«Anziché pensare a una nuova espansione edilizia è ora di immaginare come recuperare il patrimonio esistente. Il metro cubo non può essere l’unico obiettivo». Lo dice Giuseppe Pattarini, presidente degli edili di Assindustria

Gli anni del boom, poi lo scoppio della bolla speculativa e la frenata. Ora, in una città dove l’offerta di case ha conosciuto un’espansione rapidissima nell’ultimo decennio, ci sono un mercato da far ripartire e un piano di governo del territorio da studiare, a sei anni dall’ultimo documento approvato dal Comune.

Giuseppe Pattarini, presidente dell’Associazione dei costruttori edili, spiega in che direzione devono muoversi imprese e Comune. Non senza sorprese, perché Pattarini sfugge dallo stereotipo del costruttore che chiede cemento. Il presidente degli edili di Assindustria invoca idee, non mattoni.

Come sta il mercato immobiliare mantovano?
«Per sapere com’è andato il 2010 dobbiamo aspettare qualche mese. Di certo in questa città non ci possiamo lamentare, soprattutto se ci confrontiamo con realtà estere. La ripresa è lenta ma sta partendo. Possiamo dire che il peggio è alle spalle».

L’impressione è un’altra: in ogni angolo della città ci sono appartamenti e negozi vuoti, con casi di nuovi quartieri rimasti deserti come a Borgochiesanuova. Quante sono le case invendute?
«È difficile dirlo con certezza e anche fare una stima attendibile. Però bisogna stare attenti: non tutto quel che è vuoto per noi è un problema. Ad esempio Borgonuovo, benché in gran parte sfitto, non può essere considerato invenduto: i costruttori hanno incassato, perché le palazzine sono state acquistate da fondi immobiliari».

Resta il fatto che interi quartieri disabitati fanno pensare che non ci sia spazio per allargarsi ancora. È d’accordo?
«Non si può escludere a priori l’espansione edilizia, sarebbe un errore. Certo la nostra filosofia deve cambiare. Per anni abbiamo considerato il metro quadrato e il metro cubo come delle divinità, come degli obiettivi sacri da perseguire a ogni costo. Ora serve una prospettiva diversa. Soprattutto in città dobbiamo guardare al recupero e alla valorizzazione del costruito con uno sforzo di creatività e innovazione, anche perché veniamo da troppi anni nei quali Mantova è rimasta ferma, senza nemmeno un piano di governo del territorio».

Imprese e Comune escono da anni di rapporti difficili. A chi tocca indicare la rotta?
«Noi siamo disponibili a collaborare con l’amministrazione.

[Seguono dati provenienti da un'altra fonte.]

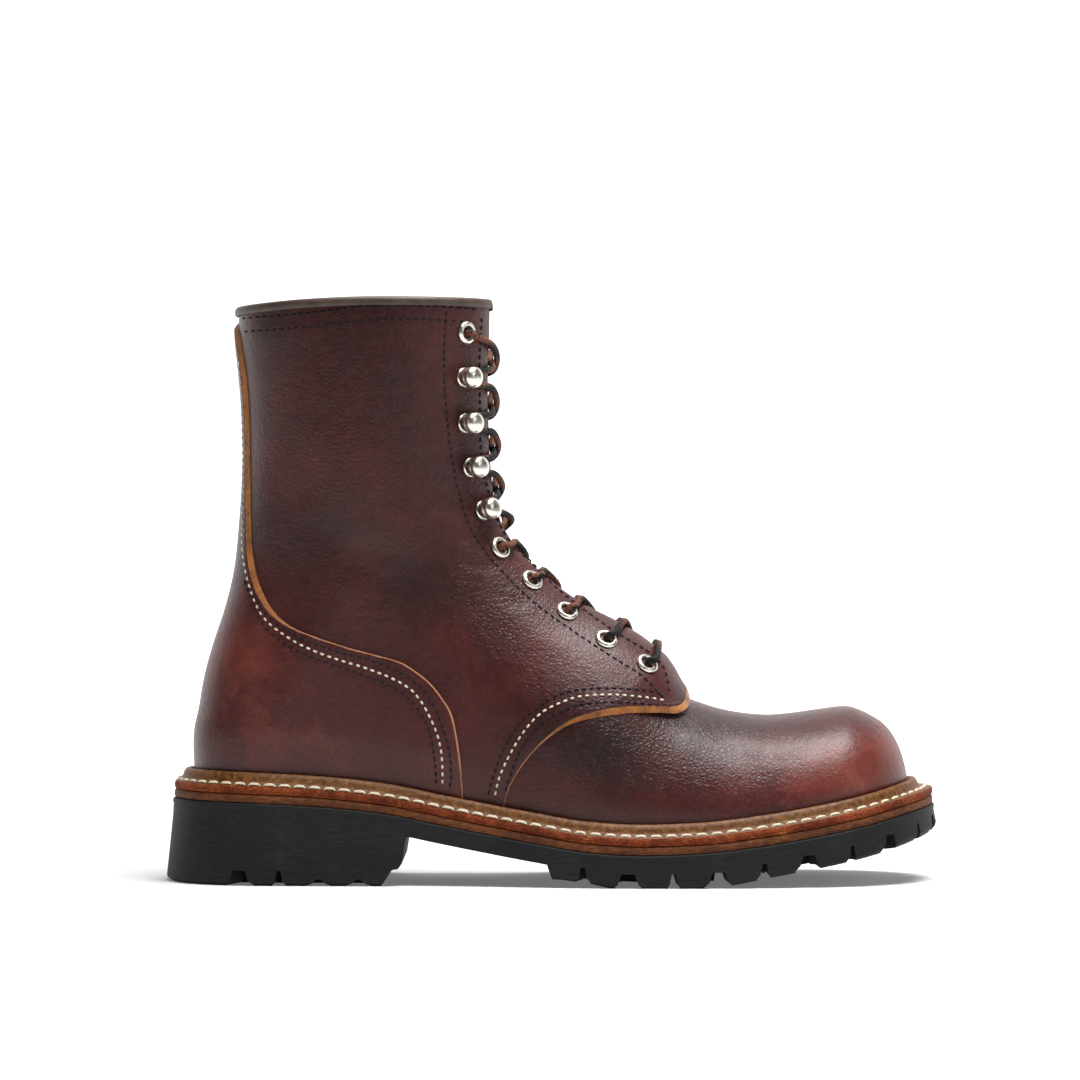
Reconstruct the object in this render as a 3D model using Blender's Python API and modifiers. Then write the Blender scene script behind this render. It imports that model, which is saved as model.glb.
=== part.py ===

Ma il compito più oneroso è del Comune. Tocca all’amministrazione pensare il rinnovamento degli spazi della città e dare un’identità nuova a Mantova. Noi entriamo in gioco un attimo dopo, con i nostri suggerimenti e le nostre capacità imprenditoriali».

Ma quale sarebbe la direzione ideale per la città? Una Mantova verde che punta su cultura e turismo? Una Mantova che attira studenti o che si rinnova attorno a realtà consolidate come il polo chimico?
«Pensare a una sola Mantova è un errore perché non c’è una vocazione unica della città. Ci sono anime diverse che devono convivere. Non si può pensare che bastino turismo e cultura né che ci si possa appoggiare interamente all’eventuale sviluppo industriale».

Quali sono i rappporti con il Comune? State già parlando in vista del Pgt?
«Aspettiamo un incontro, per ora siamo fermi a qualche scambio di idee. Con l’assessore Giampaolo Benedini c’è sintonia, l’architetto ha idee per dare una veste nuova alla città. Ce n’è bisogno, perché abbiamo perso troppi anni. Oggi Mantova è una città piena di contenitori vuoti. Per riempirli serve una spinta creativa».

Pensa a qualche zona in particolare?
«Il discorso vale per tutta la città, è un approccio diverso che dobbiamo mettere in campo sia noi imprenditori che il Comune. Di certo comunque dobbiamo concentrare i nostri sforzi sul centro storico e su realtà come Fiera Catena che hanno un grande potenziale ma sono lasciate a se stesse».

Quale ruolo immagina per l’hinterland? Nei mesi scorsi diversi sindaci avevano chiarito che nei loro Comuni non c’è spazio per case popolari: può reggere il modello dei quartieri-giardino?
«Sono posizioni comprensibili. Ma Mantova ha uno dei tassi di immigrazione più alti della Lombardia e, secondo le nostre stime, destinato a crescere ancora. Anche per questo l’housing sociale ha ampie prospettive. In città di spazio ne è rimasto poco: che piaccia o no sarà il mercato a spingere in direzione dei Comuni periferici».